“NO PROFESSIONS” = All Professions

Jordan Tate: You’re not a cook.
Casey Ryback: Yeah, well… I also cook

I have had a handful of email conversations going on with other RM players about our “No Profession” ruleset and one of the first assumptions that people make is that our PC’s (or NPC’s) are just called “No Profession” or “Layman” or really nothing at all.

As I have discussed in other Rolemaster Forum postings, Professions/Classes do act as a short-hand to summarize a characters skill-sets, aptitudes and general abilities. In that regard, eliminating Professions does create some problems or more work when creating NPC’s. Since we’ve thrown away Professions, we’ve generally thrown away the working template for quickly creating NPC’s and assigning skill abilities.

However, while we’ve thrown away the profession mechanism, we haven’t discarded the professional names. In our rule-set “Professions” are more tags—driven by 2 factors: the skill sets developed by the player and/or the social conventions of the setting. For instance, a player that develops the majority of their skills in armor & weapons will still call themselves fighters. As a counter-example, in RM a PC that chooses the Fighter profession but chooses to dedicate all of their DP’s into thieving/subterfuge is still called a “Fighter”. From a societal/setting standpoint a Fighter may be called a “Warrior”, “knight”, “Barbarian”, “Janissary”, “Armsman” etc. This is no different than a lawyer in our world; some societies call them barristers, counselors or consults. Players can build their character and apply any name/descriptor they want, or based on their background/training or organization ties might be assigned a professional name/tag.

In Shadow World there is already some gray areas around professions using the RM2 rule-set. Navigators and Loremasters could be considered stand-alone Professions, each with their own Base Lists, but in actuality are assigned standard professions giving them 2 sets of Base Lists. Issues around the Unlife, access to evil spells, hybrid magic, power point sources/pools, further complicate things. (this topic was discussed in my blog post about the “gap” between rule sets and dedicated settings).

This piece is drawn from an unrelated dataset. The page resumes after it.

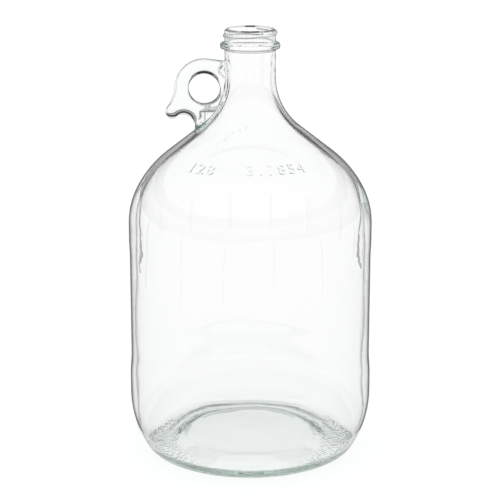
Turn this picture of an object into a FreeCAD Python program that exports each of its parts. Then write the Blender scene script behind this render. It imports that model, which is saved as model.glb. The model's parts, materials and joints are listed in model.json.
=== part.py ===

Our transition to “No Profession” was gradual. First, like many others, we kept designing new professions (with associated spell lists) to meet player wants and needs or to fit into a particular setting. Basically the “RM Companion” approach. At a certain point we realized that small skill cost differentiators meant very, very little past the first few levels and became meaningless at higher levels when skill rank bonuses were minimized. In an effort to maintain “balance” we moved to a archetype template: Non, Pure, Semi but still keeping Realm assignments. (A Pure Essence archetype could pick between elemental spells, illusion spells etc and label themselves a “Mage”, “Illusionist” or whatever fit their character image or setting. After we tried that we realized we had one foot in the old ways and one foot into a better, flexible approach. I realized that using skill costs and other “free market” approaches, character generation would be a process of choices and opportunity costs that would enforce character balance without the need for lots of rules or arbitrary skill cost assignments. (Rules for Rules) Characters can’t be great fighters and great magic users—the fall somewhere in the middle (ie Semi).

So, in short, our campaign and rules have ALL the professions, not NONE of them. A character that focuses on farming skills is a farmer. A character that focuses on the Fire Law magic is a FireMage, Wizard, Mage, Elementalist etc. A character that develops subterfuge and poison might call themselves an assassin or a nightblade. A member of the Loremasters is a Loremaster. A cleric of Z’taar is a Battle-Priest. A character with certain mentalism spells in Itanis is called a Warlock.

It’s not for everyone, but it works for us.